BEACON2004

http://project.shiftweb.net/beacon2004/
 大阪成蹊大学芸術学部で展示されたインスタレーション.シンプルな空間の中央に,灯台(beacon)のように回転するプロジェクタが設置され,仮想的な空間を演出する.プロジェクタで再生される映像は,多様であるが,プロジェクタの回転動作と同期しており,あたかも,灯台の光が暗闇の中の現実空間を照らし出しているかのように感じられる.これらの映像素材のなかでも,本作設置環境の過去の時間を記録した映像素材がすばらしかった.過去の映像が,現在の空間の上に重ねられる.展示空間の導線デザインも巧みで,鑑賞者が映像投影壁面の付近を移動するようになっている為,過去の映像の中で活動する人物と鑑賞者がしばしば交差し,時にはインタラクトしているかのようも感じられる.

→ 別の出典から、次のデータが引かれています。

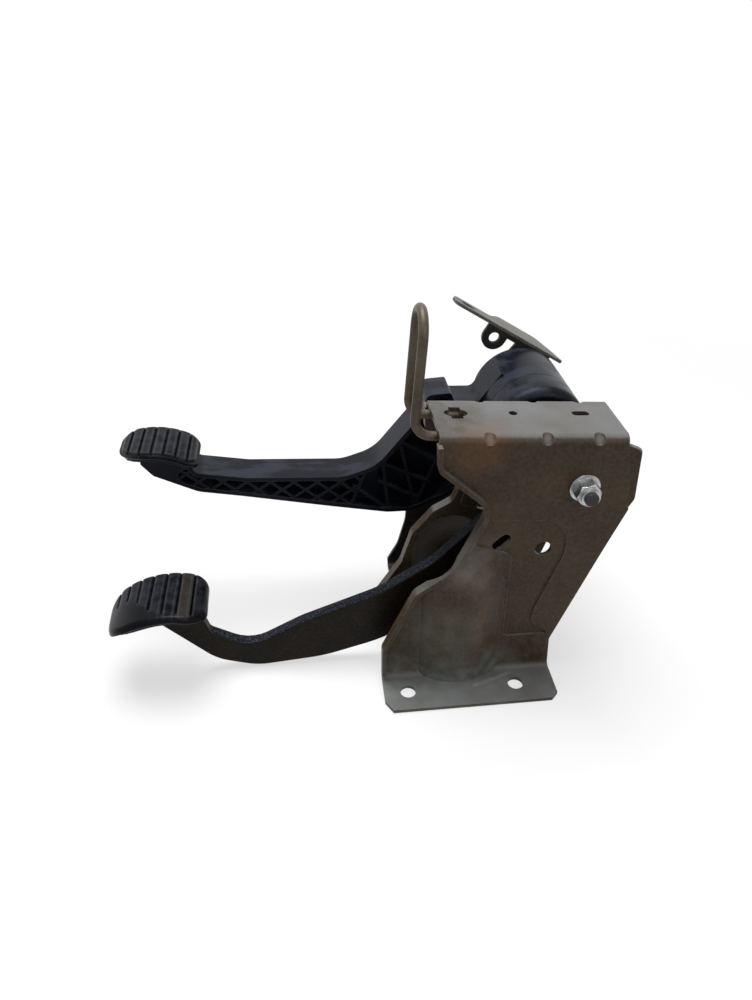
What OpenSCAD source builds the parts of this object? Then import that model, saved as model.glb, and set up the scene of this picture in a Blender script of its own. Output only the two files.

 アイデアとしては,デジタルデスク系インターフェイスのプロジェクタ利用法を,展示空間全体に拡張して,アートに特化したとものであると考えられる.あるいは,イメージベースのMRか.空間的なコンピューティングが本当に現実的になって来たならば,本作品に見られるような表現上のテクニックを是非とも応用したいと思った.